What resulted in the creation of Camp Emmaus? Well… in part it was pity, I suppose. Pity for Nate Harrison, of “Miles” fame. He obviously had a story behind him, he was a genuinely nice guy, and he needed his own book and a happy beginning, as Lizzie would say. And so, as I finished “Miles” and worked on “House of Shadows” my thoughts continued to turn in that direction.
The desire to write a book that accurately portrays life as a type 1 diabetic also spurred me on. Having been one for all but six years of my life, I know the ins and outs and I’ve yet to read a book that doesn’t get it wrong. Diabetic Alert Dogs also fall under the category of “write what you know,” and they’re a subject near and dear because of my own service dog. Lizzie’s experiences with diabetes mirror my own.
Memories of church camp at Skyridge Christian Youth Camp in the Sacramento Mountains created the setting for the story. Skyridge did not have a lake, but in many other ways it and Emmaus are the same. Skyridge was destroyed in a forest fire a number of years ago, which still grieves so many of us who called it home in the summer as we were growing up. Immortalizing it in a novel felt right.

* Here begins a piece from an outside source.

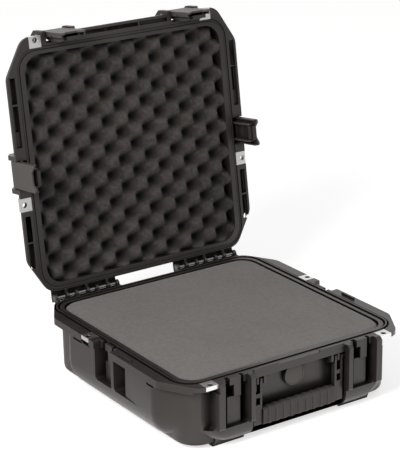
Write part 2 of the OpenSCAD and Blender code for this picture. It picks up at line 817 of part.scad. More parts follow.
// Cheeks beside a latch, in the station's frame
module cheek(x0, x1, depth) {
    rail(x0, x1, rounded([[depth + wall / 2, lid_z], [depth + wall / 2, lid_z + cheek_h],
        [8, lid_z + cheek_h], [-2, lid_z + cheek_h - 12], [-2, lid_z]], 2, 3));
}

// The hollow between the rim's lip and its seal band, split by ribs
module lid_hollows() {
    x0 = tub_x + seal_band + 1;
    side = max(half_w - lip_t, x0 + lid_setback + 2);
    both_sides() for (y = [-3.5 * rib_pitch + 1 : rib_pitch : 3 * rib_pitch]) {
        y1 = y + rib_pitch - rib_t;
        if (y1 < -bay_w / 2 - pillar_w || (y > eye_y + eye_w / 2 && y1 < back_y - pocket_end)) {
            block([x0, y, lid_z - 1], [side, y1, lid_z + pocket_d]);
            block([x0, y, lid_z - 1], [side - lid_setback + 1, y1, lid_z + pocket_deep]);
        }
    }
    // room for the raised lips of the base's side rims
    both_sides() block([x0, side_keel[0] - 1, lid_z - 1], [side, side_keel[1] + 1, lid_z + pocket_d]);
    for (x = [[-handle_bay + 0.5, -front_rib - rib_t / 2], [rib_t / 2 - front_rib, front_rib - rib_t / 2],
        [front_rib + rib_t / 2, handle_bay - 0.5]])
        block([x[0], front_y + lip_t, lid_z - 1], [x[1], -tub_y - seal_band - 0.5, lid_z + pocket_d]);
}

// A hood on the lid over each hinge, which hides the knuckles from behind when the lid is open
module hinge_hoods() {
    z = hinge_z + knuckle_r + hood_gap;
    both_sides() rail(hinge_in, hinge_end, [[back_y - lid_setback - 2, z], [hinge_y + hood_out, z],
        [hinge_y + hood_out, z + hood_t / 2], [hinge_y, z + hood_t],
        [back_y - lid_setback - 2, z + hood_t]]);
}

module lid_shell() color(shell_black) opened() difference() {
    union() {
        tub(tub_x, tub_y, tub_r, lid_z + 1, lid_top, draft_out, lid_round);
        difference() {
            union() {
                slab(rim_outline(0), lid_z, lid_z + lid_edge_h);
                slab(rim_outline(lid_setback), lid_z + 1, lid_z + lid_rim_h);
            }
            stations() block([-bay_w / 2, -10, lid_z - 1], [bay_w / 2, web_d + 2, lid_z + lid_rim_h + 1]);
            lid_hollows();
        }
        for (i = [0 : 3]) station(i) {
            depth = station_depth(i);
            cheek(-bay_w / 2 - pillar_w, -bay_w / 2, depth);
            cheek(bay_w / 2, bay_w / 2 + pillar_w, depth);
            block([-bay_w / 2 - 1, bridge_in, lid_z + bridge[0]],
                [bay_w / 2 + 1, depth + wall / 2, lid_z + bridge[0] + bridge[1]]);
        }
        top_frame();
        hinge_hoods();
        knuckles(1, [lid_z, lid_z + lid_rim_h]);
    }
    tub(inner_w / 2, inner_d / 2, inner_r, lid_z - 20, lid_top - panel_t, draft_in, 8);
    ring(tray(tub_x + seal_band / 2 + groove_w / 2, tub_y + rim_back / 2 + groove_w / 2, tub_r + 1.5),
        tray(tub_x + seal_band / 2 - groove_w / 2, tub_y + rim_back / 2 - groove_w / 2, tub_r - 4.5),
        lid_z - 1, lid_z + groove_d);
    eye_seats(lid_z, lid_z + lid_rim_h, lid_z - 1);
    hinge_bores();
    stations() rod(latch_pin_r + pin_play, -bay_w / 2 - pillar_w - 1, bay_w / 2 + pillar_w + 1,
        latch_pin_in, latch_pin_z);
}

module top_frame() {
    x = tub_x - lid_round - 12;
    y = tub_y - lid_round - 12;
    ring(tray(x, y, 24), tray(x - frame_w, y - frame_w, 14), lid_top - 1, lid_top + frame_h);
    for (k = [-1, 0, 1]) slab(tray(x - frame_w - 20, 5, 4), lid_top - 1, lid_top + frame_h);
}

module lid_seal() color(rubber_black) opened()
    ring(tray(tub_x + seal_band / 2 + groove_w / 2 - 0.5, tub_y + rim_back / 2 + groove_w / 2 - 0.5,
            tub_r + 1),
        tray(tub_x + seal_band / 2 - groove_w / 2 + 0.5, tub_y + rim_back / 2 - groove_w / 2 + 0.5,
            tub_r - 4),
        lid_z + ridge_h, lid_z + groove_d);

module lid_padlock_clips() color(steel) opened()
    for (i = [0 : 3]) eye_place(i) eye_clip(lid_z, lid_z + lid_rim_h);

// Egg-crate foam: a flat back and a waved face towards the opening
module lid_foam() color(foam_charcoal) opened() {
    hx = inner_w / 2 - draft_in - pad_gap;
    hy = inner_d / 2 - draft_in - pad_gap;
    nx = crate_steps[0];
    ny = crate_steps[1];
    back = lid_top - panel_t - 0.2;
    valley = back - crate_back;
    peak = lid_z + 0.5;
    round_in = function (u) hx - inner_r + inner_r * sqrt(max(0, 1 - pow(u, 2)));
    face = [for (j = [0 : ny], i = [0 : nx])
        let (y = -hy + 2 * hy * j / ny,
            over = max(0, (abs(y) - (hy - inner_r)) / inner_r),
            w = over > 0 ? round_in(over) : hx,
            x = w * (2 * i / nx - 1),
            wave = sin(180 * x / crate_pitch[0]) * sin(180 * y / crate_pitch[1]))
        [x, y, (valley + peak) / 2 + (peak - valley) / 2 * wave]];
    flat = [for (p = face) [p.x * (1 - crate_in / hx), p.y * (1 - crate_in / hy), back]];
    n = len(face);
    w = nx + 1;
    up = [for (j = [0 : ny - 1], i = [0 : nx - 1]) let (a = j * w + i) each
        [[a, a + 1, a + w + 1], [a, a + w + 1, a + w]]];
    down = [for (f = up) [f[2] + n, f[1] + n, f[0] + n]];
    rim = concat([for (i = [0 : nx]) i], [for (j = [1 : ny]) j * w + nx],
        [for (i = [nx - 1 : -1 : 0]) ny * w + i], [for (j = [ny - 1 : -1 : 1]) j * w]);
    side = [for (k = [0 : len(rim) - 1]) let (a = rim[k], b = rim[(k + 1) % len(rim)]) each
        [[a, a + n, b + n], [a, b + n, b]]];
    polyhedron(concat(face, flat), concat(up, down, side));
}

// ---- Latches, in the station's frame ----

module on_lid(i) {
    opened() station(i) children();
}

module latch_body() color(latch_grey) difference() {
    union() {
        translate([0, face_in + face_t, 0]) rotate([90, 0, 0]) linear_extrude(face_t)
            polygon(latch_face());
        both_sides() block([latch_w / 2 - flange_t, face_t, latch_end_z + 3],
            [latch_w / 2, face_t + flange_d, latch_pin_z - 8]);
        rod(barrel_r, -bay_w / 2 + 0.6, bay_w / 2 - 0.6, latch_pin_in, latch_pin_z);
        both_sides() rail(web_in, web_in + web_t, rounded([[face_t, latch_end_z + finger_notch + 3],
            [web_d - 3, latch_end_z + finger_notch + 3], [web_d, keeper_z + 4], [web_d, lid_z + 4],
            [latch_pin_in + barrel_r - 1, latch_pin_z], [face_t, latch_pin_z]], 1.5, 3));
        block([-web_in - 1, face_t, lid_z + 5], [web_in + 1, face_t + 5, lid_z + 8]);
    }
    rod(latch_pin_r + pin_play, -bay_w, bay_w, latch_pin_in, latch_pin_z);
    rod(trigger_pin_r + pin_play, -web_span, web_span, trigger_in, trigger_z);
}

// The face's outline in X and Z, with its concave end
function latch_face() = let (h = latch_w / 2, z = latch_end_z, n = finger_notch)
    rounded([[h, z], [h, latch_pin_z + 4], [-h, latch_pin_z + 4], [-h, z],
        [6 - h, z], [14 - h, z + n], [h - 14, z + n], [h - 6, z]], 2.5, 3);

module latch_pin() color(steel)
    rod(latch_pin_r, -bay_w / 2 - pillar_w + 0.3, bay_w / 2 + pillar_w - 0.3, latch_pin_in, latch_pin_z);

module trigger() color(rubber_black) difference() {
    y0 = trigger_in + 0.6;
    y1 = y0 + trigger_t;
    union() {
        rod(trigger_hub_r, -trigger_half, trigger_half, trigger_in, trigger_z);
        block([-trigger_half, y0, latch_end_z + 2], [trigger_half, y1, trigger_z]);
        rail(-trigger_half, trigger_half, [[y0, hook_top - hook_h - 3], [y1, hook_top - hook_h - 3],
            [keeper_in + hook_reach, hook_top - hook_h + 2], [keeper_in + hook_reach, hook_top],
            [y0, hook_top]]);
        rail(-trigger_half, trigger_half, [[y0, latch_end_z], [y1 + 3, latch_end_z],
            [y1, latch_end_z + 6], [y0, latch_end_z + 6]]);
    }
    rod(trigger_pin_r + pin_play, -web_span, web_span, trigger_in, trigger_z);
}

module trigger_pin() color(steel)
    rod(trigger_pin_r, -web_span / 2 + 0.3, web_span / 2 - 0.3, trigger_in, trigger_z);

// A leaf on the inside of the latch's face, bent to bear on the trigger near its hub
module trigger_spring() color(steel) {
    y = face_in + face_t;
    rail(-5, 5, [[y, trigger_z - 4], [y, trigger_z - 14], [y + leaf_t, trigger_z - 14],
        [y + leaf_t, trigger_z - 7], [trigger_in - 0.1, trigger_z - 5.5],
        [trigger_in - 0.1, trigger_z - 5.5 + leaf_t], [y + leaf_t, trigger_z - 5.5]]);
}

base_shell();
foam_bottom_pad();
foam_middle_pad();
foam_top_pad();
valve_cap();
valve_seal();
valve_nut();
handle_frame();
handle_grip();
handle_pins();
hinge_pin_left();
hinge_pin_right();
base_padlock_clips();
lid_shell();
lid_seal();
lid_foam();
lid_padlock_clips();
on_lid(0) latch_body();  // latch_body_front_left
on_lid(1) latch_body();  // latch_body_front_right
on_lid(2) latch_body();  // latch_body_left
on_lid(3) latch_body();  // latch_body_right
on_lid(0) latch_pin();  // latch_pin_front_left
on_lid(1) latch_pin();  // latch_pin_front_right
on_lid(2) latch_pin();  // latch_pin_left
on_lid(3) latch_pin();  // latch_pin_right
on_lid(0) trigger();  // trigger_hook_front_left
on_lid(1) trigger();  // trigger_hook_front_right
on_lid(2) trigger();  // trigger_hook_left
on_lid(3) trigger();  // trigger_hook_right
on_lid(0) trigger_pin();  // trigger_pin_front_left
on_lid(1) trigger_pin();  // trigger_pin_front_right
on_lid(2) trigger_pin();  // trigger_pin_left
on_lid(3) trigger_pin();  // trigger_pin_right
on_lid(0) trigger_spring();  // trigger_spring_front_left
on_lid(1) trigger_spring();  // trigger_spring_front_right
on_lid(2) trigger_spring();  // trigger_spring_left
on_lid(3) trigger_spring();  // trigger_spring_right
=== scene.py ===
"""An equipment case for a microphone, standing open: moulded base and lid, foam, latches, handle.

Lengths are in metres. The lid's foam is modelled in the shut lid and then turned open.
"""
import json
import math

import bpy
from mathutils import Matrix, Vector

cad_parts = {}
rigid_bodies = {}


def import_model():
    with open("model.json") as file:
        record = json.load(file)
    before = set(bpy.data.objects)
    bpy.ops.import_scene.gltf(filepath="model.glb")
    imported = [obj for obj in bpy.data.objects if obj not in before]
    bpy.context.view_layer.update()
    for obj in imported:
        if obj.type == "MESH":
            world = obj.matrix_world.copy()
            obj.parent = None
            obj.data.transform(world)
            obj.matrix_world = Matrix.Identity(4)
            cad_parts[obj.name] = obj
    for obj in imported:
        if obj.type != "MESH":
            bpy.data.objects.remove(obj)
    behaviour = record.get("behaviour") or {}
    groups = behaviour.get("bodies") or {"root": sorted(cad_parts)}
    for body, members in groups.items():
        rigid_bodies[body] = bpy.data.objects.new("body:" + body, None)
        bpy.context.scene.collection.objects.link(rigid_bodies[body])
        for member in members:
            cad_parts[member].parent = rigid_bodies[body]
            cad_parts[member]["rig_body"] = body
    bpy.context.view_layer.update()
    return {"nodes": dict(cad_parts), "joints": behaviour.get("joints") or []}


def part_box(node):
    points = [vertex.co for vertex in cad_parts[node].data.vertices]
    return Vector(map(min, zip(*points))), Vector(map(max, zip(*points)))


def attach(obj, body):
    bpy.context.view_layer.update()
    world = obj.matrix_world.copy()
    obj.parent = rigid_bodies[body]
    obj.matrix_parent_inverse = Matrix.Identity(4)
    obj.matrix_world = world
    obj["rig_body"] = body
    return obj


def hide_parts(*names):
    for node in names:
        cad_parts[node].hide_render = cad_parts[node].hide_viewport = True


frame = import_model()
NODES = frame["nodes"]
CORNERS = ("front_left", "front_right", "left", "right")


# ---- Materials ----

WHITE = (1, 1, 1, 1)
WARM_GLOSS = (1.0, 0.955, 0.915, 1)
DUST_COLOUR = (0.30, 0.29, 0.28)
# painted shade: what is left of a finish's colour deep in a pocket
PAINTED_PLASTIC_SHADE = (0.32, 0.29, 0.28)
PAINTED_FOAM_SHADE = (0.06, 0.05, 0.045)
POCKET_REACH = 0.022
CLOUD_SIZE = 11.0
STEEL_WARMTH = 0.98


def node_tree(material_name):
    """A new material with its Principled BSDF, for the nodes of one finish."""
    material = bpy.data.materials.new(material_name)
    material.use_nodes = True
    tree = material.node_tree
    return material, tree, tree.nodes["Principled BSDF"]


def add_node(tree, kind, x, y, **values):
    """A node at a place in the tree, with its settings and its unlinked inputs."""
    node = tree.nodes.new(kind)
    node.location = (x, y)
    for key, value in values.items():
        if hasattr(node, key):
            setattr(node, key, value)
        else:
            node.inputs[key.replace("_", " ")].default_value = value
    return node


def maths(tree, operation, a, b, x, y, clamp=False):
    """A Math node on two values, either of which may be a socket."""
    node = add_node(tree, "ShaderNodeMath", x, y, operation=operation, use_clamp=clamp)
    for socket, value in zip(node.inputs, (a, b)):
        if isinstance(value, bpy.types.NodeSocket):
            tree.links.new(value, socket)
        else:
            socket.default_value = value
    return node.outputs[0]


def ranged(tree, value, x, y, **ends):
    """A value spread from one range over another."""
    node = add_node(tree, "ShaderNodeMapRange", x, y, **ends)
    tree.links.new(value, node.inputs["Value"])
    return node.outputs[0]


def two_shades(tree, value, dark, light, span, x, y):
    """A colour between a dark and a light shade, by a value that runs over the span."""
    ramp = add_node(tree, "ShaderNodeValToRGB", x, y)
    for stop, position, colour in zip(ramp.color_ramp.elements, span, (dark, light)):
        stop.position = position
        stop.color = (*colour, 1)
    tree.links.new(value, ramp.inputs[0])
    return ramp.outputs[0]


def laid_over(tree, under, over, amount, x, y, blend="MIX"):
    """A plain colour laid over another by an amount from 0 to 1."""
    mix = add_node(tree, "ShaderNodeMixRGB", x, y, blend_type=blend, Color2=(*over, 1))
    tree.links.new(amount, mix.inputs["Fac"])
    tree.links.new(under, mix.inputs["Color1"])
    return mix.outputs[0]


def relief(tree, shader, height, strength, distance, x, y, normal=None):
    """Fine relief on the finish, over the piece's own surface or over a rounded one."""
    bump = add_node(tree, "ShaderNodeBump", x, y, Strength=strength, Distance=distance)
    tree.links.new(height, bump.inputs["Height"])
    if normal is not None:
        tree.links.new(normal, bump.inputs["Normal"])
    tree.links.new(bump.outputs[0], shader.inputs["Normal"])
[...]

I knew Nate from “Miles.” But what about the heroine of the story? I expected her to be bubbly, cheerful, and to have led a life fairly free of trials–other than the type 1 diabetes, which can be a real pain in the neck, that is. When Lizzie Samuels got her name and I began to write I was surprised to see how wrong I was about that. I was wrong about the whole plot. Other than character names and locations “Camp Emmaus” is an entirely different book than what I started out intending to write. It is sooo much better.